(Object data in JSON)
===

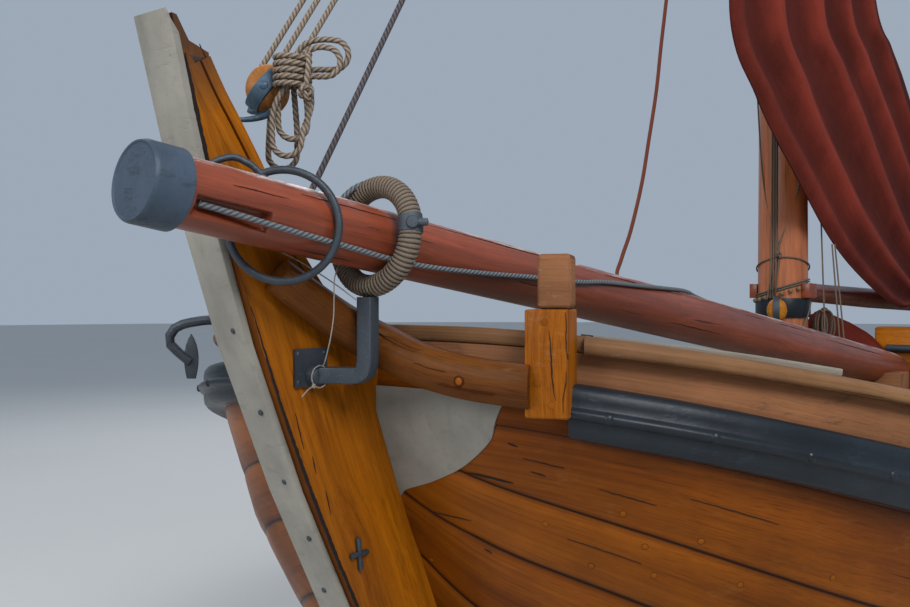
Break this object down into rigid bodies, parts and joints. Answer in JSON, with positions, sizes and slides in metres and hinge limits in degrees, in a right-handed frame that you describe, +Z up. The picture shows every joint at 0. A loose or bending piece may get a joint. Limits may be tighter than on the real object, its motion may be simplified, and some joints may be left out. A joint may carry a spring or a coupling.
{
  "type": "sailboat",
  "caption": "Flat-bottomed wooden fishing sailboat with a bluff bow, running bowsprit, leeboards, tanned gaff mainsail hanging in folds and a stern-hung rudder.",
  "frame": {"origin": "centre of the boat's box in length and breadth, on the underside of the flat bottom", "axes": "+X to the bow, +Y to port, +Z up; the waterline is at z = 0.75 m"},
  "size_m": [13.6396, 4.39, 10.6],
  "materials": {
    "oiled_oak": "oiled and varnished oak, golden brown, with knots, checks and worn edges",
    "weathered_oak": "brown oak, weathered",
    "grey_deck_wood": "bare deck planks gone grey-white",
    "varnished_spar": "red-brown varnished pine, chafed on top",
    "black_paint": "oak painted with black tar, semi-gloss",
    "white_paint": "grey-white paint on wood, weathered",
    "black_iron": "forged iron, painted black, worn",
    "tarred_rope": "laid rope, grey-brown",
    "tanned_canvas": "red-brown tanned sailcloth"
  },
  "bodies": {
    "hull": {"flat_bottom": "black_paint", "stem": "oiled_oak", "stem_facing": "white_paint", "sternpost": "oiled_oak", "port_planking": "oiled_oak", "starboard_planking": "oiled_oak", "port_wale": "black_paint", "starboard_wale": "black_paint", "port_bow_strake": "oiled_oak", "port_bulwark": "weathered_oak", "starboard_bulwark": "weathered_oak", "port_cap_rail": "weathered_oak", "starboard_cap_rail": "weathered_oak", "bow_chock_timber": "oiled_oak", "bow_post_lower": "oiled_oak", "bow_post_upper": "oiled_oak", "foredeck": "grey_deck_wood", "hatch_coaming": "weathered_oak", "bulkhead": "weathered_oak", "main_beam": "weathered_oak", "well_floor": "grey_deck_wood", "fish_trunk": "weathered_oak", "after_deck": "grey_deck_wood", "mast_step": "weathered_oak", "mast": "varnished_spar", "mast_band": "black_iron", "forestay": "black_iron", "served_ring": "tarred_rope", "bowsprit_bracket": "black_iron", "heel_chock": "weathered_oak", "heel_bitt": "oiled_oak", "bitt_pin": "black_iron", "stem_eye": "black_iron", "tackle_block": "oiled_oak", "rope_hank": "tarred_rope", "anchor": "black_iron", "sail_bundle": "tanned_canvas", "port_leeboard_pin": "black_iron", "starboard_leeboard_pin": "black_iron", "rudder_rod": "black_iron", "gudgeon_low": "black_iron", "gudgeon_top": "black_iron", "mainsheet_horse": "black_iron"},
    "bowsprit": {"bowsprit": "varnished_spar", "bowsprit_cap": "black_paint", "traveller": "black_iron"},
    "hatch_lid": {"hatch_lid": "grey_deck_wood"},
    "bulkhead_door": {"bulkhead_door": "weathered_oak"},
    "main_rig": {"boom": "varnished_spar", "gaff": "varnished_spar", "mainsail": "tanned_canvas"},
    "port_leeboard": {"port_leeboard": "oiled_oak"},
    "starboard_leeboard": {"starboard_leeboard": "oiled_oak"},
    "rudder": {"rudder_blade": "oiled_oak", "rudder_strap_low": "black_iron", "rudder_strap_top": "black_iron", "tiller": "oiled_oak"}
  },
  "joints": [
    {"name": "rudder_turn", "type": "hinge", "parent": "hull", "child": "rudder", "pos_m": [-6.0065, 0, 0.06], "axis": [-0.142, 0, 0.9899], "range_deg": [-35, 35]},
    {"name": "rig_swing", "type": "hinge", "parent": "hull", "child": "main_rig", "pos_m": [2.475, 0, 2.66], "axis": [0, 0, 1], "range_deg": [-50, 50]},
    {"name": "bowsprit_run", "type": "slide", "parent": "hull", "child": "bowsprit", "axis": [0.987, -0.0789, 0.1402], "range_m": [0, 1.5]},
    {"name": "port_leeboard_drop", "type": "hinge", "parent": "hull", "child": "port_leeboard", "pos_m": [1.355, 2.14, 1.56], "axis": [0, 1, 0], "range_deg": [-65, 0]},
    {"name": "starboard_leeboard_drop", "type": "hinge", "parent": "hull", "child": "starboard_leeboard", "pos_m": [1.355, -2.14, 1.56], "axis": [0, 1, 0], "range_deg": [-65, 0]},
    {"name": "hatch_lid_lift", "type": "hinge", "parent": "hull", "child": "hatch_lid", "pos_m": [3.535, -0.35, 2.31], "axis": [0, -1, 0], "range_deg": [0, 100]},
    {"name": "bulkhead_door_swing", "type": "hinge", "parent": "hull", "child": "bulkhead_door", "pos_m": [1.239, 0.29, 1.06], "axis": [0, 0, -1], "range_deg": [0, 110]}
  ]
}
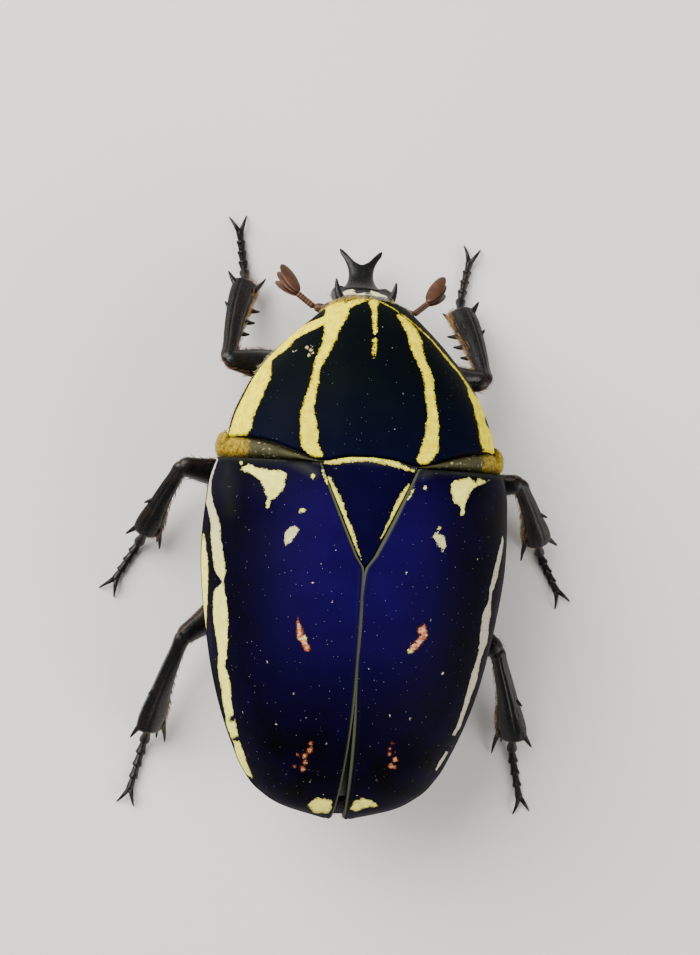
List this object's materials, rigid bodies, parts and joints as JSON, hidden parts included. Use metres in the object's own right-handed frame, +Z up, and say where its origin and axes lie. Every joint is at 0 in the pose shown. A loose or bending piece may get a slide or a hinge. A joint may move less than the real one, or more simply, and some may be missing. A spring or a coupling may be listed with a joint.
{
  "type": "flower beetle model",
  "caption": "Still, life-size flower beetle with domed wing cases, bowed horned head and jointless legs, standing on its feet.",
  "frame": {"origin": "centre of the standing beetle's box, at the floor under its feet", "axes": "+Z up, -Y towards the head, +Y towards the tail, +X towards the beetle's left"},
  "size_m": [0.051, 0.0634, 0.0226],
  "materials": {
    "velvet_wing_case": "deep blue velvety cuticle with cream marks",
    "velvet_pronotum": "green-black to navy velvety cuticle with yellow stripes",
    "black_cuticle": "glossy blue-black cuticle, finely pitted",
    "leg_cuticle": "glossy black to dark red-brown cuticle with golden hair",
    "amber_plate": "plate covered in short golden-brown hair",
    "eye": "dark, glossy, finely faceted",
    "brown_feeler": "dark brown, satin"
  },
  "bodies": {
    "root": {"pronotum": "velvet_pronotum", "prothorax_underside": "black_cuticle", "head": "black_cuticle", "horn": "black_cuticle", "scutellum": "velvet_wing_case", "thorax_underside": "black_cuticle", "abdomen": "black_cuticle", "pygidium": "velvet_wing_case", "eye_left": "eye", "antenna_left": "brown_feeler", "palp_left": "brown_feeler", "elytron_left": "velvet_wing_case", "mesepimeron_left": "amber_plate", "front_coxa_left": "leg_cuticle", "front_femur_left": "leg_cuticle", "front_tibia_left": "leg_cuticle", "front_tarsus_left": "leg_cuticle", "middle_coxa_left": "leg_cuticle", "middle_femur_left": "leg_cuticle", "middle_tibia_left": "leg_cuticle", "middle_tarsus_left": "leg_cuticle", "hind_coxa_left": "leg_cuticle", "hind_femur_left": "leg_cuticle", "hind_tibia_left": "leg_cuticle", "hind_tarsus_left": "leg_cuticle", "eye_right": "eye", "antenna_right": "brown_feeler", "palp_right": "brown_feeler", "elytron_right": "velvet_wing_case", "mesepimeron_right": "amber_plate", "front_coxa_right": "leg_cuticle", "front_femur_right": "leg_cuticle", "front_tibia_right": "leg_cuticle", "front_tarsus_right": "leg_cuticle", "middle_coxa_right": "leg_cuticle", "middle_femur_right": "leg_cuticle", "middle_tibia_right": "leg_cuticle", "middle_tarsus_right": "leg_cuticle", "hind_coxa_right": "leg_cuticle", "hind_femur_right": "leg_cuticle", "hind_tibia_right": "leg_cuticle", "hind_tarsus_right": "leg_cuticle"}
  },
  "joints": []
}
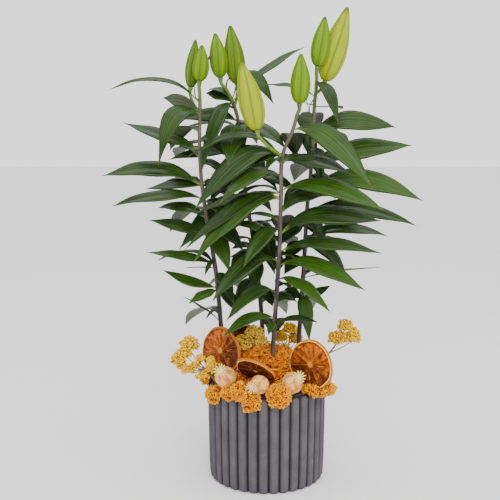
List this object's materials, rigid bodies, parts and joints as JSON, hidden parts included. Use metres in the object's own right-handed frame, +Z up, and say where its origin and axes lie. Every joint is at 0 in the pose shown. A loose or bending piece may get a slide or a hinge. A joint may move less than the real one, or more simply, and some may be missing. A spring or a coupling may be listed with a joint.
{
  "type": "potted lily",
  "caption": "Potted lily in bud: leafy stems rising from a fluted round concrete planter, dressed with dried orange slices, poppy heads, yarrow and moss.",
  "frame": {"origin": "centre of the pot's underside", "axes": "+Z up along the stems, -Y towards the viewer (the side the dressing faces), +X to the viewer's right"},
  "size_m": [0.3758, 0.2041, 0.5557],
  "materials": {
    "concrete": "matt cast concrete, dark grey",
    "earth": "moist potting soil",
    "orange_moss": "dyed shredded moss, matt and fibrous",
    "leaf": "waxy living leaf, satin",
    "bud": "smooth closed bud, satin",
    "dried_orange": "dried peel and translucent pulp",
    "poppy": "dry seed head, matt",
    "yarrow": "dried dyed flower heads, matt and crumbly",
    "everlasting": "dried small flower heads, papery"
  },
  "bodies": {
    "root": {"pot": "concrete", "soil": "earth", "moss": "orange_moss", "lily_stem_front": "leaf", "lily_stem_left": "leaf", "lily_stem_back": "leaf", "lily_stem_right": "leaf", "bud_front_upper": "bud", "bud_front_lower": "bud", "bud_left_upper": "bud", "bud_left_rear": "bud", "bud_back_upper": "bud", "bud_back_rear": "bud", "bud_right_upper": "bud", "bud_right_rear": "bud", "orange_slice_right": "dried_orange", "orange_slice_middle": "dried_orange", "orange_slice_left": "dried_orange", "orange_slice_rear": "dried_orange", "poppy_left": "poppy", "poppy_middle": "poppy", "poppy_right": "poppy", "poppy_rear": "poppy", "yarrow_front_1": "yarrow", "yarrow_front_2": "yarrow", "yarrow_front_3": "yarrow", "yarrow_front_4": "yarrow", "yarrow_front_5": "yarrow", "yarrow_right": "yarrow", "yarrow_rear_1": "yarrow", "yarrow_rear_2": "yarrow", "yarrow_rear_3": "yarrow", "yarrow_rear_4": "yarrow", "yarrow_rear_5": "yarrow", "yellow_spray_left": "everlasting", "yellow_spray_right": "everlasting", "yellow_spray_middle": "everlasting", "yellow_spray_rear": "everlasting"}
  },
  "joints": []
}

===

Exercise:
From the data above, work out how many lines contain the string "frame" and reply with only the number.

Expected answer:
6